I’ve been very interested lately by the different performance profile of Rubinius. I feel it has a lot philosophically in common with JRuby, with 100% less Oracle dependency. Especially once its hydra branch kills the GIL and introduces true multiprocessing, Rubinius could be something I get real use out of at work.

The best way for me to “benchmark” Rubinius is for me to just run my big Ruby apps on it. On balance for my real-world applications, Rubinius 1.1 seems to perform about the same as 1.8.7, occasionally reaching into the range of 1.9.2. (@headius will be happy to know that under heavy load, JRuby still beats the snot out of all of ’em. Different story.)

This is a big deal for me; I could actually make a lateral move from 1.8.7 or ree to rbx and nobody would even know! Neat.

Except in one case. I have an old branch of a Rails app, created in-house by another developer, which does a lot of computationally intense operations in Ruby code. It’s a geo app, and those slow computations made this branch utterly unusable. In the shipped version, I delegated all that to GeoServer, where it’s quite peppy. But for giggles, I thought I’d run the original branch under Rubinius.

Okay, I admit, it still sucked out loud. But it was doing its work in much less time than on 1.8.7. Which made me wonder, and made me get out a copy of this depressing Mandelbrot bench.

Rubinius, shockingly, beats 1.9.2 by a noticeable margin on this benchmark. At 1000 iterations, with the JIT very aggressively set, despite the horrifying spaghetti being dumped out by the compiler for this simple bench, 1.9.2 has the win.

Ruby 1.9.2:

rob@hurricane:~$ time ruby mandelbrot.rb 1000 > mandelbrot-yarv.out
real	0m19.387s
user	0m19.380s
sys	0m0.000s

vs. Rubinius:

rob@hurricane:~$ time rbx -Xjit.sync=true -Xjit.call_til_compile=1 mandelbrot.rb 1000 > mandelbrot-rbx.out
real	0m20.802s
user	0m19.360s
sys	0m1.120s

But when you take out the compilation time and run for longer at a steady state, Rubinius starts to win! Rubinius takes the lead, on my machine, somewhere between 2000 and 2500 iterations. On the full run (a 16000×16000 render), Rubinius crosses the finish line a whole minute ahead of 1.9.2. Whoa.
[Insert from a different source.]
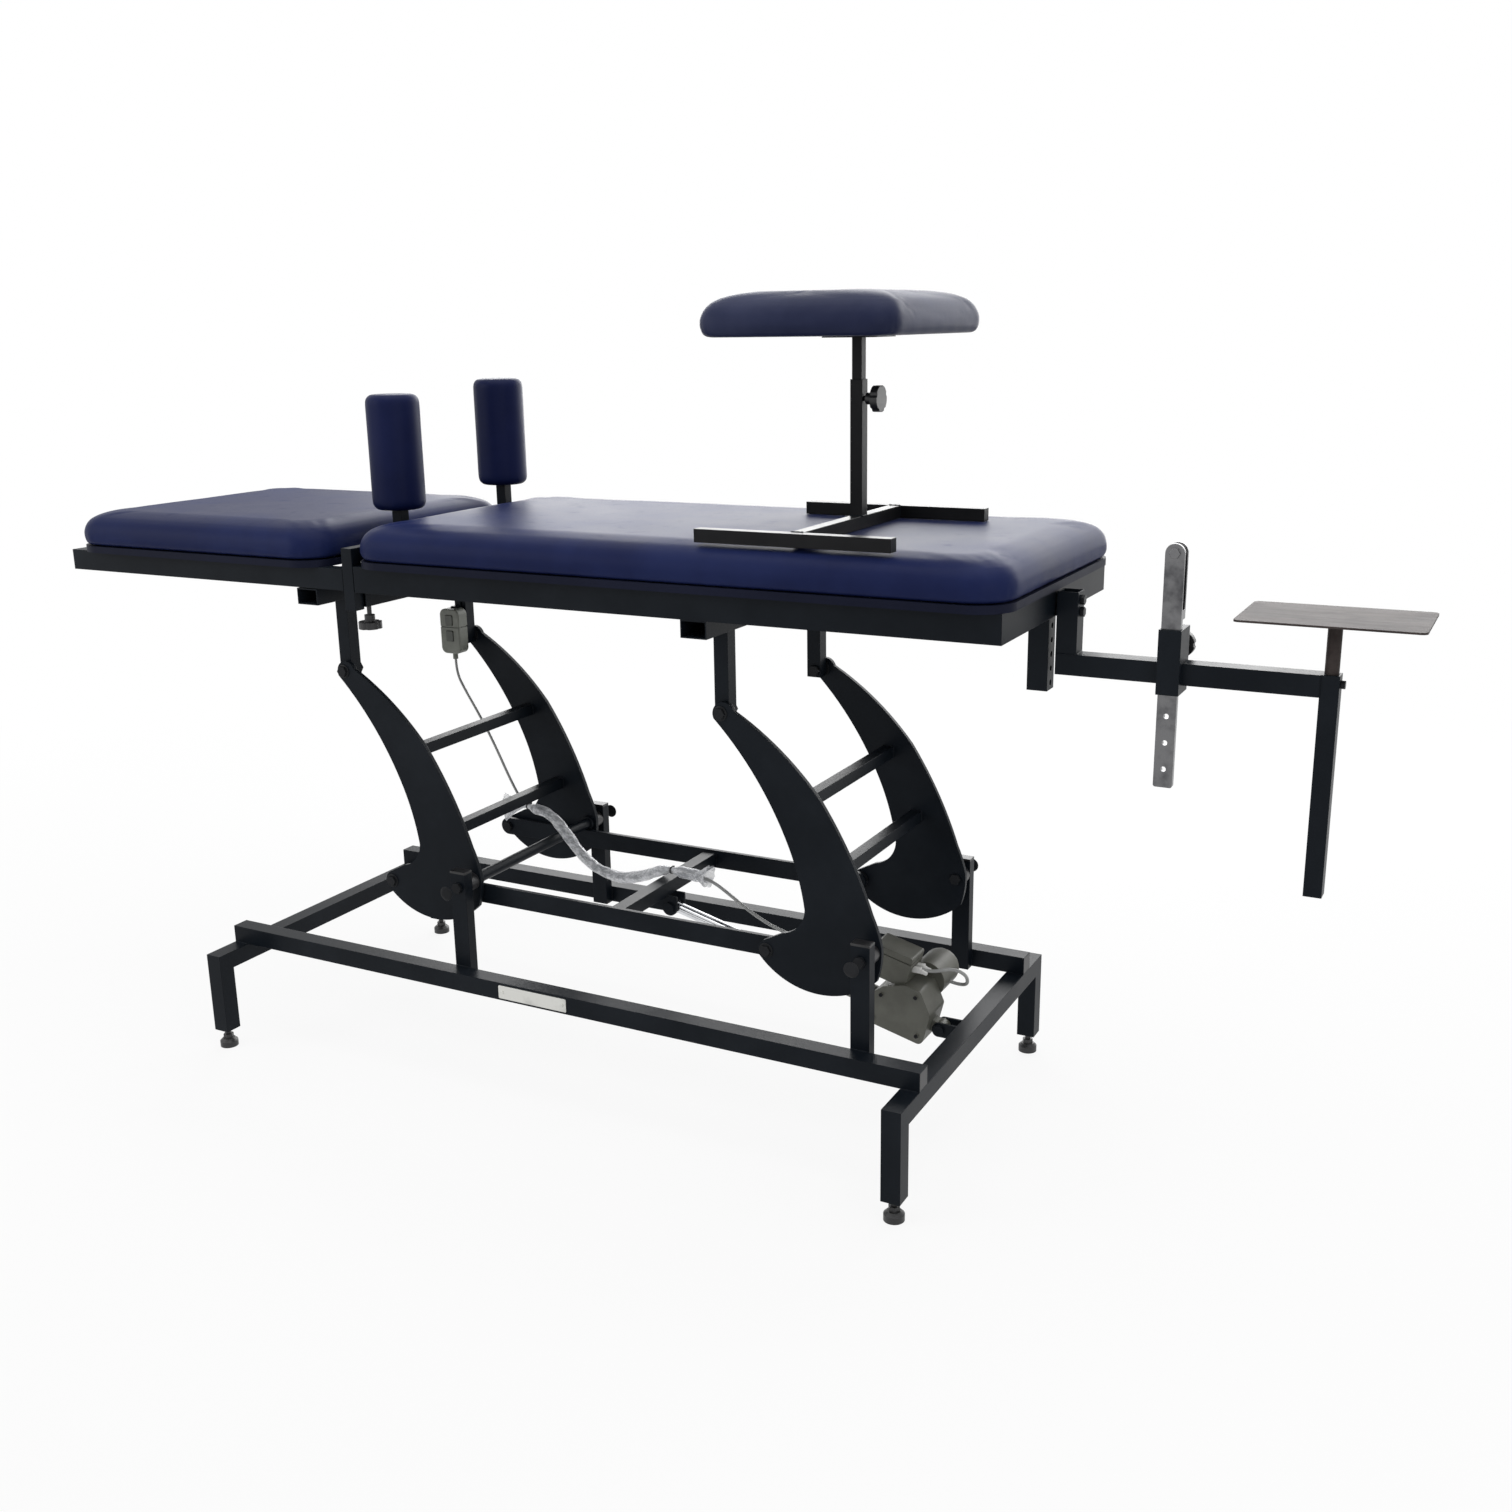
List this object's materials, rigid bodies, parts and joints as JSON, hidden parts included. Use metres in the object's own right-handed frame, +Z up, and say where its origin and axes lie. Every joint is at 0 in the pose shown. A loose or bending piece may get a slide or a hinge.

[Edit] Here are the final standings amongst the legitimate contenders (leaving 1.8.7 out, ’cause who has that kind of time?)

JRuby: 85m49.466s
1.9.2: 85m10.357s
Rubinius: 83m49.293s

[Further Edit] Read the comments below. Rubinius’s Brian Ford links to a gist which explains what’s slow, and optimizes the test script to cut the execution time substantially — almost in half. Haven’t tried it yet, but wow!

What’s potentially very neat is this: as near as I can read the JIT’s output as it flies by, Rubinius’s math *isn’t* being inlined. Looks like all ordinary object operations to me. And based on another quick looping 5-line bench I wrote, floating point divides in Rubinius continue to perform tragically, whereas they’re almost free in 1.9.2.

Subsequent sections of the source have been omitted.